Research and Travel Awards
(Department call issued twice a year, once in the fall and once, for Summer Research & Travel, in the spring quarter)

For Research & Travel awards, the department gives overall priority to language study and archival or other research-related requests, reflecting our central aim of supporting student progress to completion of degree.  Conference subvention, given lower priority (except for the MLA for job interviews) is generally limited to one conference per year. Applications for travel to collections should be specific, naming the libraries and archives where the research will be conducted.  Students may also apply for reimbursement for already-completed travel.

Award: stipend
Decided by:  GPC
Eligibility: satisfactory progress towards degree, enrolled during quarter of research or presentation.

Submit: a completed application including purpose of travel, the name of institution or conference, travel expenses, itemized budget, supporting materials or documentation for expenses, a list of any previous R&T awards and a list of other sources applied to for the expenses.

General guidelines:
When applying for Research support, such as a Literature Department Research & Travel Grant, GSA Travel Grant, or the IHR Summer Research Fellowship, please follow these guidelines:

  • Address the requirements of the call.
  • State at the outset of your application what the money will be used for. “I am applying for a xxxx award to make a research trip to the xxx library / archive in xxx.”
  • Include brief statement of other support for which you have applied at UCSC or elsewhere.
  • For a research trip to a library or archive, be specific about what you need to consult. “To develop chapter 4 of my dissertation, on xxx, I need to consult xxx’s correspondence with…;” or “issues of the specialized journal xxx (year range), not available online and held only in this library and xxx;” or “archives dealing with xxx held by the xxx library/institution/museum”; or “manuscript BNF fr. 794” in order to ascertain the xxx not evident in published editions.”
  • Provide a clearly legible budget, preferably with all the dollar amounts aligned in a column and a total at the bottom.

QE Fellowships

For QE fellowships, the department gives priority to those students whose portfolio materials are sufficiently well developed to ensure that they will QE in the quarter of or immediately following the fellowship. The application materials are evaluated on the basis of how well prepared they show the student to be for the projected date of the exam.

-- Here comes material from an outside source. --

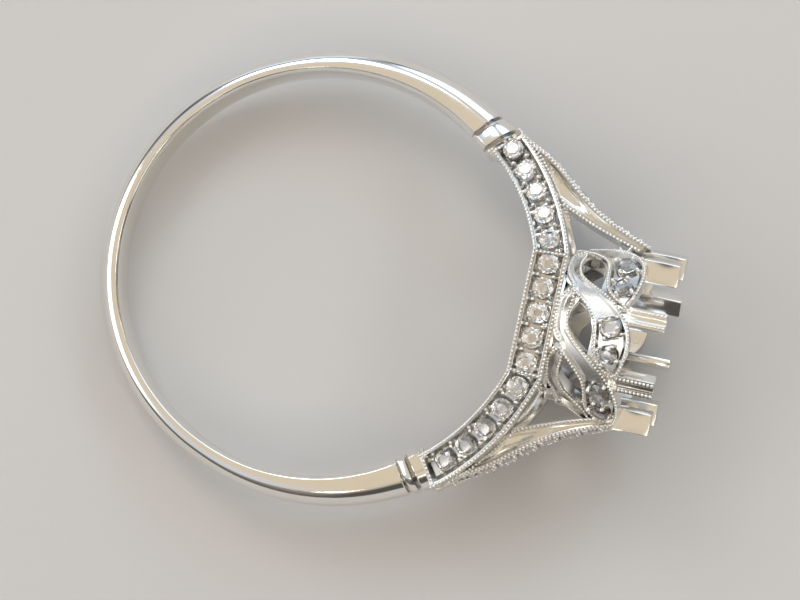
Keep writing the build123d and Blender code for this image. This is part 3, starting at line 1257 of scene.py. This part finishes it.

Award: Stipend and partial payment of fees equivalent to that of a TA position
Decided By: GPC
Eligibility: Ph.D. students making satisfactory academic progress who plan to take the Qualifying Exam in 2018-19.

The application includes the following materials: 

  • A timeline for QE completion, with approximate dates for the submission of the QE portfolio or materials and the oral exam.
  • Draft versions of the QE paper, topic statement and comprehensive bibliography.
  • A letter of support from the QE committee chair confirming progress on the portfolio materials.  Recommendation letters should provide a substantive assessment of student progress in some descriptive and evaluative detail. 

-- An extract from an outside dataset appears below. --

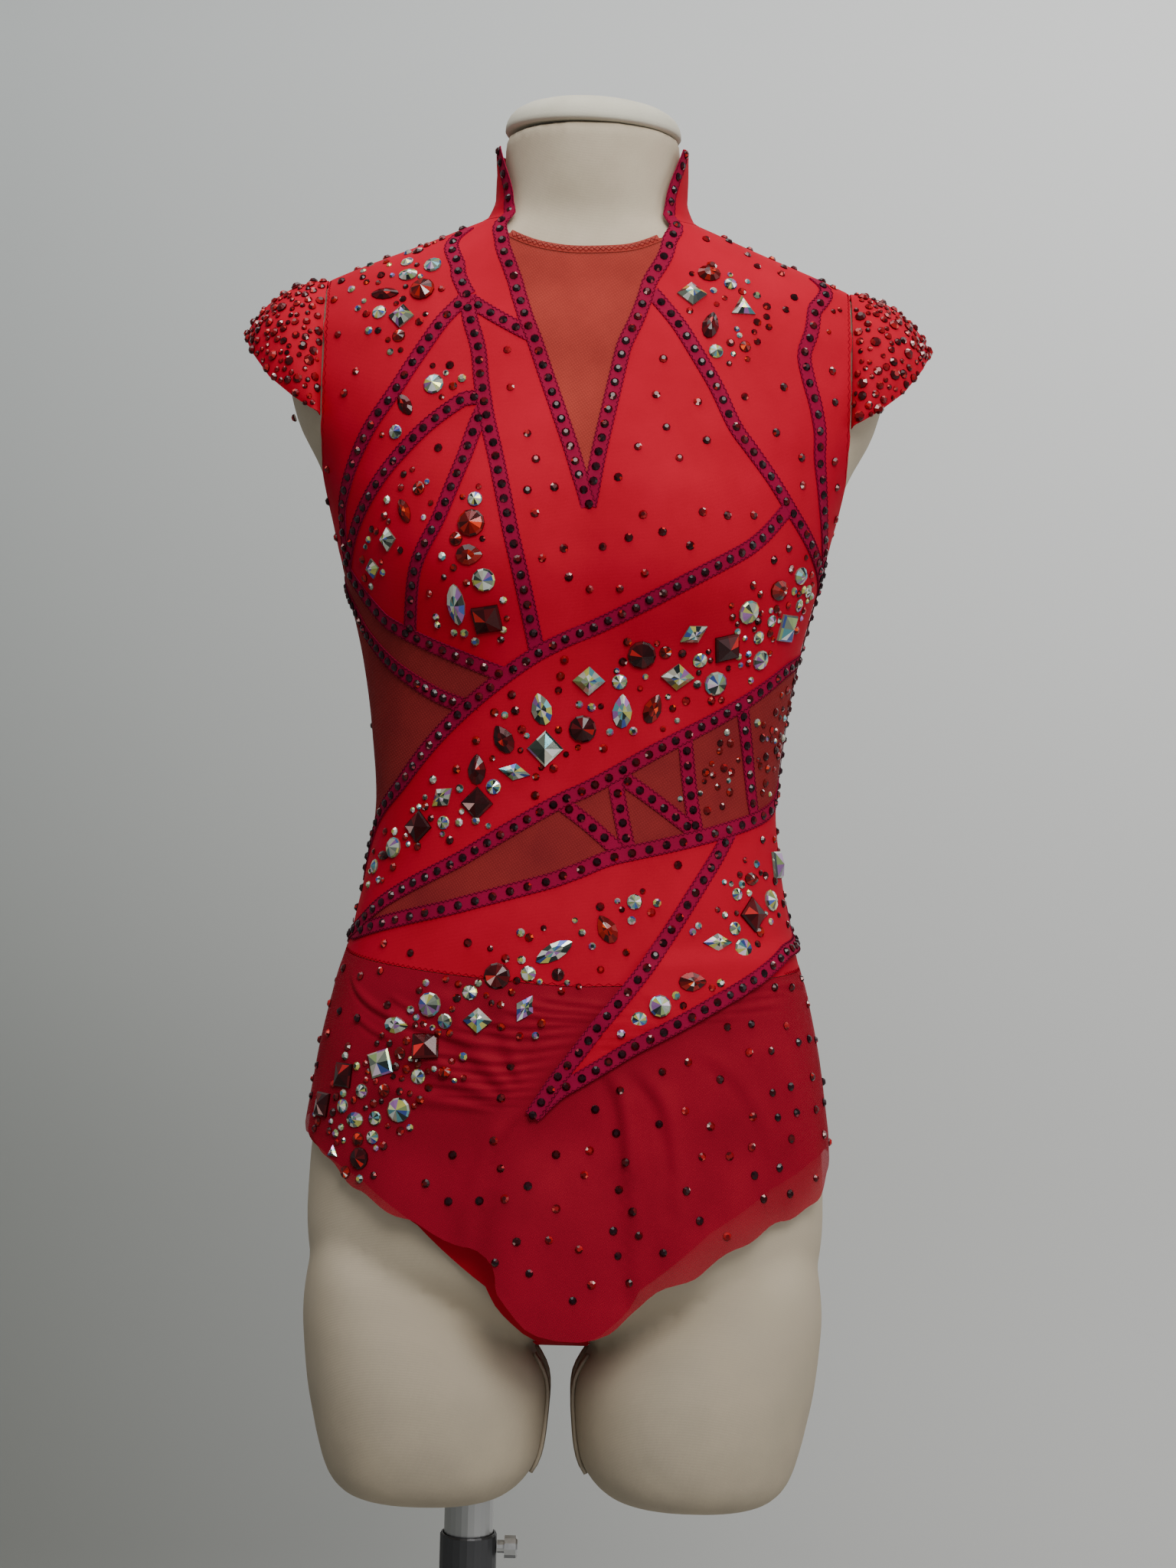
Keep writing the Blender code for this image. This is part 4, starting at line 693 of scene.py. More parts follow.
def point_outline():
    """Outline of the pointed front piece, in plan millimetres."""
    left = smooth_line(TAPES["point_left"], EDGE)
    right = smooth_line(TAPES["point_right"], EDGE)
    waist = [p for p in smooth_line(TAPES["waist_bottom"], EDGE) if p.x > 50 * PLAN]
    side = (90 * PLAN - SEAM)
    outline = left[:-1] + [Vector((-5 * PLAN, 734))] + right[-2:0:-1]
    outline = [p for p in outline if p.x < side]
    outline += [Vector((side, 856)), Vector((side, 888)), Vector((side, 924))]
    outline += [p for p in waist[::-1] if p.x < side]
    return shrink(outline, SEAM)


def shrink(outline, amount):
    """Moves an outline inwards by an even amount."""
    area = sum(a.x * b.y - b.x * a.y for a, b in zip(outline, outline[1:] + outline[:1]))
    turn_in = 1 if area > 0 else -1
    moved = []
    count = len(outline)
    for index, point in enumerate(outline):
        before = (point - outline[index - 1]).normalized()
        after = (outline[(index + 1) % count] - point).normalized()
        inward = Vector((-(before.y + after.y), before.x + after.x))
        if inward.length < 0.2:
            inward = Vector((0, 1))
        moved.append(point + inward.normalized() * amount * turn_in)
    return moved


def refine(outline, step):
    """Adds points to an outline so that no edge is longer than a step."""
    points = []
    for a, b in zip(outline, outline[1:] + outline[:1]):
        count = max(1, math.ceil((b - a).length / step))
        points.extend(a + (b - a) * index / count for index in range(count))
    return points


def sleeve_hem(share):
    """The cap sleeve's edge: front foot, pointed tip over the shoulder, back foot."""
    edge = [(159.5, -50, 1141), (174, -49, 1150), (189, -43, 1162), (202, -25, 1179), (209.5, 3, 1192),
            (203, 30, 1184), (189, 48, 1169), (175, 57, 1155), (159.5, 61, 1143)]
    place_on = share * (len(edge) - 1)
    index = min(int(place_on), len(edge) - 2)
    t = place_on - index
    return Vector(edge[index]).lerp(Vector(edge[index + 1]), t)


def sleeve_seam(share, out):
    """The armhole edge that the sleeve is sewn to, from front foot over the shoulder to back foot."""
    height = SLEEVE_FOOT + (SLEEVE_TOP - SLEEVE_FOOT) * math.sin(math.pi * share)**0.8
    shape = section_at(height)
    part = min((ARMHOLE_X + SLEEVE_SPACE) / shape.half_width, 1.0)
    turn = math.degrees(math.asin(part**(shape.squareness / 2)))
    turn = turn if share <= 0.5 else 180 - turn
    return cloth(turn, height, out)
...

Dissertation/Post-Doctoral Fellowships

For Literature Department dissertation fellowships:

The department gives internal priority to:

  1. Timing in student career: those who will complete the dissertation in that year or the next.
  2. Students who have not received prior support and who provide evidence of applying for other awards.
  3. Merit: student abstract and timeline, especially relationship of the fellowship to completion of specific chapter(s), and faculty letter of support, providing a substantive assessment of student progress in some descriptive and evaluative detail.

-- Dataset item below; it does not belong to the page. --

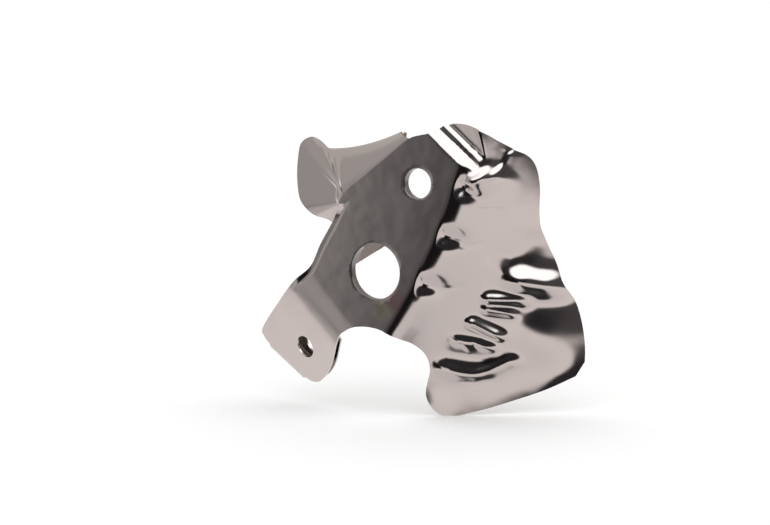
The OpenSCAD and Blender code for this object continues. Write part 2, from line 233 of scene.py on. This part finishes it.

Award: Stipend and partial payment of fees equivalent to that of a TA position
Decided by: GPC
Eligibility: Must be registered, advanced-to-candidacy, and making satisfactory academic progress at the time of application


Guidelines for all dissertation fellowships, internal and external:

Carefully familiarize yourself with the description of the fellowship:

  • What is the granting agency: Literature Department? Humanities Division? Graduate Division? a general institution (such as the National Endowment for the Humanities)? a specialized institution (for, e.g., Women’s Studies, Italian Studies, etc.)? This will give you an idea of who will be reviewing your application and, therefore, what degree of technical expertise you can assume. In general, it is better to err on the side of accessibility. Assume an intelligent but non-specialized reader.
  • Contact your letter writers as soon as you know you will be applying for a fellowship. Tell them what the fellowship is (include a copy or url of the call, if available), the deadline for their letter submission, and when you will send them the latest version of the material you want them to consider in drafting their recommendation.
  • Your “timeline” or “plan of completion” should be brief and uncluttered. Describe the progress of your dissertation to date: how many chapters (e.g, “two of five”) and in what state of completion (“polished draft,” “preliminary draft,” etc.). Give timetable for completion of remaining chapters and for revision. Do not include descriptions of the content of your chapters; these belong in the abstract. If no separate timeline is requested, it is a good idea to include one as the last paragraph of your application letter.

Develop your abstract.

As you build the repertoire of fellowships for which you have applied, you will find yourself composing abstracts of varying lengths, from 250-500 words to three or four pages.

  • Use your dissertation title as a header and/or mention it in the first sentence.
  • Whatever the length of the abstract, your prose should be as streamlined as possible. Eschew adverbs of degree and bulky nominal or prepositional phrases where a simple, well-chosen verb will do. Avoid redoubling nearly synonymous nouns, verbs, or adjectives. Avoid overly artful turns of phrase that may be modish in your field but risk seeming mannered to non-specialists.
  • Incorporate contextual guideposts that will help situate the non-specialist reader. On first mention of any person (writer, artist, critic, historical figure), give the conventional form of that person’s full name. Make sure to identify succinctly all but the most celebrated figures: “the twelfth-century Neoplatonist philosopher xxx” or “the post-war Canadian playwright xxx,” etc.
  • On first mention of a text, give the publication date or date of composition in parentheses immediately following.
  • To the extent that your stage of writing permits, summarize not your topic but your thesis. Write in the present tense (“In chapter 2, I argue…” rather than “In chapter 2, I will explore…”).